[SET EXERCISE] Pull out every line containing the string "materials".

[STORED DATA]
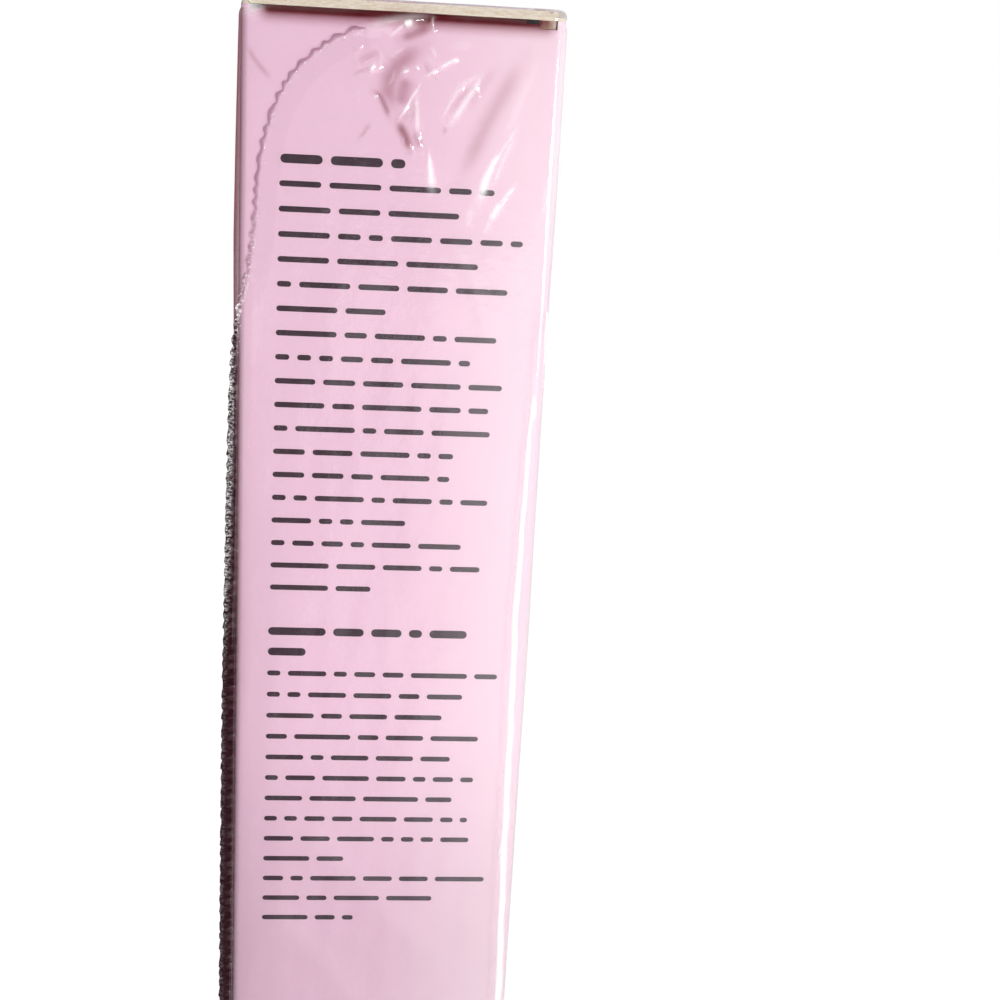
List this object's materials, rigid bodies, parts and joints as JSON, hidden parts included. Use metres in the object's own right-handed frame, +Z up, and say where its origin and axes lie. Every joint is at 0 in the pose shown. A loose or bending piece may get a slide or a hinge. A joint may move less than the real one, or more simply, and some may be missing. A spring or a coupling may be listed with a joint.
{
  "type": "nail oil pen in carton",
  "caption": "Twist-up nail oil pen with a brush tip, inside a tall square paperboard carton with a hinged tuck lid and a clear film wrap.",
  "frame": {"origin": "middle of the flat underside that the wrapped carton stands on", "axes": "+Z up along the carton and the pen, -Y out of the panel that the picture shows, +X to that panel's right, where the lid tucks in"},
  "size_m": [0.0231, 0.0225, 0.1503],
  "materials": {
    "printed_board": "pink print on coated paperboard, satin, with cream cut edges",
    "raw_board": "uncoated inner face of paperboard",
    "clear_film": "clear heat-shrunk polyolefin film, glossy and wrinkled",
    "pink_plastic": "injection-moulded, glossy",
    "cap_plastic": "injection-moulded, glossy, tinted",
    "white_plastic": "natural polypropylene, satin",
    "plated_metal": "rose-gold anodised",
    "seal_rubber": "moulded nitrile rubber",
    "brush_nylon": "fine nylon brush hair"
  },
  "bodies": {
    "carton": {"carton_sleeve": "printed_board", "glue_flap": "raw_board", "bottom_panel": "printed_board", "bottom_tuck_flap": "printed_board", "bottom_dust_flaps": "printed_board", "film_sleeve": "clear_film", "film_seam": "clear_film", "film_edge_fold": "clear_film", "film_bottom_end": "clear_film"},
    "lid": {"lid_panel": "printed_board", "film_top_end": "clear_film"},
    "tuck": {"tuck_flap": "printed_board"},
    "front_dust": {"front_dust_flap": "printed_board"},
    "back_dust": {"back_dust_flap": "printed_board"},
    "pen": {"barrel": "pink_plastic", "collar_ring": "plated_metal", "nozzle_block": "white_plastic", "neck_seal": "seal_rubber", "feed_tube": "white_plastic", "ferrule": "plated_metal", "brush_hair": "brush_nylon", "rear_bush": "white_plastic", "click_ring": "white_plastic", "guide_bush": "white_plastic"},
    "cap": {"cap_shell": "cap_plastic", "cap_liner": "white_plastic"},
    "knob": {"knob": "pink_plastic", "knob_plug": "plated_metal", "driver_tube": "white_plastic"},
    "rod": {"lead_screw": "white_plastic", "piston": "white_plastic", "piston_seals": "seal_rubber"}
  },
  "joints": [
    {"name": "pen_lift", "type": "slide", "parent": "carton", "child": "pen", "axis": [0, 0, 1], "range_m": [0, 0.075]},
    {"name": "lid_hinge", "type": "hinge", "parent": "carton", "child": "lid", "pos_m": [-0.011, 0, 0.15012], "axis": [0, -1, 0], "range_deg": [0, 165]},
    {"name": "tuck_fold", "type": "hinge", "parent": "lid", "child": "tuck", "pos_m": [0.01025, 0, 0.15012], "axis": [0, -1, 0], "range_deg": [0, 30]},
    {"name": "front_dust_hinge", "type": "hinge", "parent": "carton", "child": "front_dust", "pos_m": [0, -0.011, 0.14947], "axis": [1, 0, 0], "range_deg": [0, 160]},
    {"name": "back_dust_hinge", "type": "hinge", "parent": "carton", "child": "back_dust", "pos_m": [0, 0.011, 0.14947], "axis": [-1, 0, 0], "range_deg": [0, 160]},
    {"name": "cap_pull", "type": "slide", "parent": "pen", "child": "cap", "axis": [0, 0, 1], "range_m": [0, 0.021]},
    {"name": "knob_twist", "type": "hinge", "parent": "pen", "child": "knob", "pos_m": [0, 0, 0.00157], "axis": [0, 0, 1], "range_deg": [0, 5041]},
    {"name": "screw_drive", "type": "slide", "parent": "pen", "child": "rod", "axis": [0, 0, 1], "range_m": [0, 0.028]}
  ],
  "couplings": [
    {"joint": "lid_hinge", "follows": "pen_lift", "rad_per_m": 38.39},
    {"joint": "tuck_fold", "follows": "pen_lift", "rad_per_m": 6.98},
    {"joint": "front_dust_hinge", "follows": "pen_lift", "rad_per_m": 37.23},
    {"joint": "back_dust_hinge", "follows": "pen_lift", "rad_per_m": 37.23},
    {"joint": "knob_twist", "follows": "screw_drive", "rad_per_m": 3141.6}
  ]
}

[TASK RESPONSE]
List this object's materials, rigid bodies, parts and joints as JSON, hidden parts included. Use metres in the object's own right-handed frame, +Z up, and say where its origin and axes lie. Every joint is at 0 in the pose shown. A loose or bending piece may get a slide or a hinge. A joint may move less than the real one, or more simply, and some may be missing. A spring or a coupling may be listed with a joint.
  "materials": {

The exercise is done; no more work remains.